Scientific classification
- Kingdom: Plantae
- Clade: Embryophytes
- Clade: Tracheophytes
- Clade: Angiosperms
- Clade: Eudicots
- Clade: Rosids
- Order: Fabales
- Family: Fabaceae
- Subfamily: Caesalpinioideae
- Clade: Mimosoid clade
- Genus: Acacia
- Species: A. dorsenna
- Binomial name: Acacia dorsenna Maslin
- Synonyms: Racosperma dorsennum (Maslin) Pedley

= Acacia dorsenna =

- Genus: Acacia
- Species: dorsenna
- Authority: Maslin
- Conservation status: P1
- Synonyms: Racosperma dorsennum (Maslin) Pedley

Species of legume

Acacia dorsenna is a species of flowering plant in the family Fabaceae and is endemic to a restricted region of inland Western Australia. It is a dense, domed, glabrous shrub with elliptic to egg-shaped phyllodes, spherical heads of bright, mid-golden yellow flowers and narrowly oblong pods rounded over the seeds.

==Description==
Acacia dorsenna is dense, domed, glabrous shrub that typically grows to a height of 1.0–1.6 m and up to 3 m wide. Its phyllodes are elliptic to egg-shaped with the narrower end towards the base, with a markedly convex upper margin 10–15 mm long and 5–9 mm with a small gland 0.5–2 mm above the base of the phyllode. The flowers are borne in seven to ten spherical heads in racemes 19–25 mm long, the heads on peduncles 4–16 mm long, each head with 15 to 21 bright mid-golden yellow flowers. Flowering has been recorded in August and September, and the pods are narrowly oblong, up to 60 mm long and 11 mm wide, brown, firmly papery, and conspicuously rounded over the seeds. The seeds are oblong-elliptic, of up to 4 mm long with a small aril.

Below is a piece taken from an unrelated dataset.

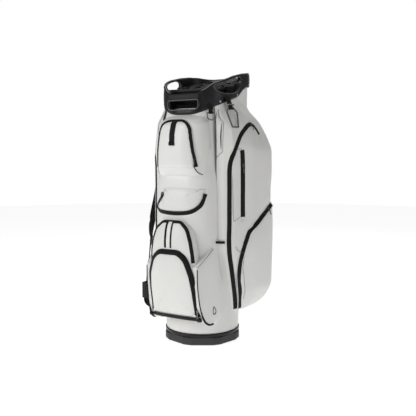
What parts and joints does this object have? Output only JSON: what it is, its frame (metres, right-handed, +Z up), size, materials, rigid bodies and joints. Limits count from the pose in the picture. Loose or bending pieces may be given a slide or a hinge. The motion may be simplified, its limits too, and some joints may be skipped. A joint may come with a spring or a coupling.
{
  "type": "golf cart bag",
  "caption": "Tall white club bag with a slanted black moulded collar with handles, full-length dividers, stacked zip pockets and a turning base.",
  "frame": {"origin": "centre of the base's underside, on the axis that the foot turns on", "axes": "+Z up, -Y towards the stacked front pockets, +X towards the bag's right side with the towel ring"},
  "size_m": [0.4398, 0.415, 0.921],
  "materials": {
    "leather_white": "soft grained synthetic leather, satin",
    "collar_black": "satin moulded plastic",
    "grip_black": "textured soft grip",
    "foot_plastic": "matte moulded plastic",
    "base_black": "satin moulded plastic",
    "rubber_pad": "matte rubber",
    "nylon": "satin nylon",
    "steel": "zinc plated",
    "bright_steel": "polished",
    "gunmetal": "dark polished metal",
    "zip_tape": "woven tape with coated coil",
    "webbing": "woven webbing",
    "stripe_strap": "white strap with black edges",
    "divider_fabric": "matte woven lining",
    "divider_cap": "padded moulded edge",
    "felt": "felt",
    "stay_rod": "glass fibre rod",
    "lining": "woven lining",
    "pad_black": "padded mesh",
    "buckle_plastic": "satin acetal"
  },
  "bodies": {
    "bag": {"thrust_washer": "nylon", "pivot_bolt": "steel", "pivot_nut": "steel", "base_cup": "base_black", "floor_pad": "felt", "tube_shell": "leather_white", "stays": "stay_rod", "strap_channel_liner": "lining", "spine_panel": "leather_white", "rear_handle": "webbing", "collar": "collar_black", "front_grip": "grip_black", "collar_screws": "steel", "divider_panels": "divider_fabric", "divider_caps": "divider_cap", "front_gusset": "leather_white", "valuables_pocket": "leather_white", "mid_pocket": "leather_white", "ball_pocket": "leather_white", "cooler_pocket": "leather_white", "cooler_binding": "webbing", "valuables_zip": "zip_tape", "mid_zip": "zip_tape", "ball_zip": "zip_tape", "cooler_zip": "zip_tape", "pull_strap": "webbing", "ball_strap": "stripe_strap", "keeper_tabs": "webbing", "side_badges": "gunmetal", "d_ring_tab": "webbing", "towel_strap": "webbing", "towel_slide": "bright_steel", "shoulder_pad": "pad_black", "strap_upper": "webbing", "strap_lower": "webbing", "strap_buckle": "buckle_plastic", "strap_tail": "webbing", "strap_anchor": "gunmetal", "rear_pockets": "leather_white", "apparel_zips": "zip_tape", "vest_zips": "zip_tape", "rear_zips": "zip_tape", "side_pocket_right": "leather_white", "side_pocket_left": "leather_white", "quick_pocket_right": "leather_white", "quick_pocket_left": "leather_white"},
    "foot": {"rotating_foot": "foot_plastic", "foot_pads": "rubber_pad"},
    "d_ring": {"d_ring": "gunmetal"},
    "towel_ring": {"towel_ring": "gunmetal"},
    "valuables_slider": {"valuables_slider": "gunmetal"},
    "mid_slider": {"mid_slider": "gunmetal"},
    "ball_slider": {"ball_slider": "gunmetal"},
    "cooler_slider": {"cooler_slider": "gunmetal"},
    "apparel_slider_right": {"apparel_slider_right": "gunmetal"},
    "apparel_slider_left": {"apparel_slider_left": "gunmetal"},
    "vest_slider_right": {"vest_slider_right": "gunmetal"},
    "vest_slider_left": {"vest_slider_left": "gunmetal"},
    "rear_slider_right": {"rear_slider_right": "gunmetal"},
    "rear_slider_left": {"rear_slider_left": "gunmetal"}
  },
  "joints": [
    {"name": "foot_turn", "type": "hinge", "parent": "bag", "child": "foot", "pos_m": [0, 0, 0], "axis": [0, 0, 1], "continuous": true},
    {"name": "d_ring_swing", "type": "hinge", "parent": "bag", "child": "d_ring", "pos_m": [0.0955, -0.1085, 0.774], "axis": [-0.7071, -0.7071, 0], "range_deg": [0, 110]},
    {"name": "towel_ring_swing", "type": "hinge", "parent": "bag", "child": "towel_ring", "pos_m": [0.1385, -0.05, 0.79], "axis": [-0.22, -0.9755, 0], "range_deg": [0, 110]},
    {"name": "valuables_zip_run", "type": "slide", "parent": "bag", "child": "valuables_slider", "axis": [-0.0511, 0.0664, 0.9965], "range_m": [0, 0.0783]},
    {"name": "mid_zip_run", "type": "slide", "parent": "bag", "child": "mid_slider", "axis": [-0.4903, 0, -0.8716], "range_m": [0, 0.0367]},
    {"name": "ball_zip_run", "type": "slide", "parent": "bag", "child": "ball_slider", "axis": [0.1961, 0, 0.9806], "range_m": [0, 0.0306]},
    {"name": "cooler_zip_run", "type": "slide", "parent": "bag", "child": "cooler_slider", "axis": [-0.1316, -0.1164, 0.9844], "range_m": [0, 0.1056]},
    {"name": "apparel_zip_run_right", "type": "slide", "parent": "bag", "child": "apparel_slider_right", "axis": [0.0195, -0.9288, -0.37], "range_m": [0, 0.0514]},
    {"name": "apparel_zip_run_left", "type": "slide", "parent": "bag", "child": "apparel_slider_left", "axis": [-0.0195, -0.9288, -0.37], "range_m": [0, 0.0514]},
    {"name": "vest_zip_run_right", "type": "slide", "parent": "bag", "child": "vest_slider_right", "axis": [0, 0, -1], "range_m": [-0.025, 0.155]},
    {"name": "vest_zip_run_left", "type": "slide", "parent": "bag", "child": "vest_slider_left", "axis": [0, 0, -1], "range_m": [-0.025, 0.155]},
    {"name": "rear_zip_run_right", "type": "slide", "parent": "bag", "child": "rear_slider_right", "axis": [-0.0891, -0.8433, -0.5301], "range_m": [0, 0.0415]},
    {"name": "rear_zip_run_left", "type": "slide", "parent": "bag", "child": "rear_slider_left", "axis": [0.0891, -0.8433, -0.5301], "range_m": [0, 0.0415]}
  ]
}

It is a member of the A. prainii group and resembles A. camptoclada and some forms of A. merrallii.

==Taxonomy==
Acacia dorsenna was first formally described in 1995 by Bruce Maslin in the journal Nuytsia from specimens he collected north of Norseman in 1986. The specific epithet (dorsenna) means 'humpbacked', "alluding to the predominantly rounded upper margin of the phyllodes".

==Distribution and habitat==
This species of wattle grows in red-brown, rocky, sandy loam or clayey loam and is only known from two populations about 25 km north of Norseman in the Coolgardie bioregion of inland Western Australia.

==Conservation status==
Acacia dorsenna is listed as 'Priority One' by the Government of Western Australia Department of Biodiversity, Conservation and Attractions, meaning that it is known from only one or a few locations that are potentially at risk.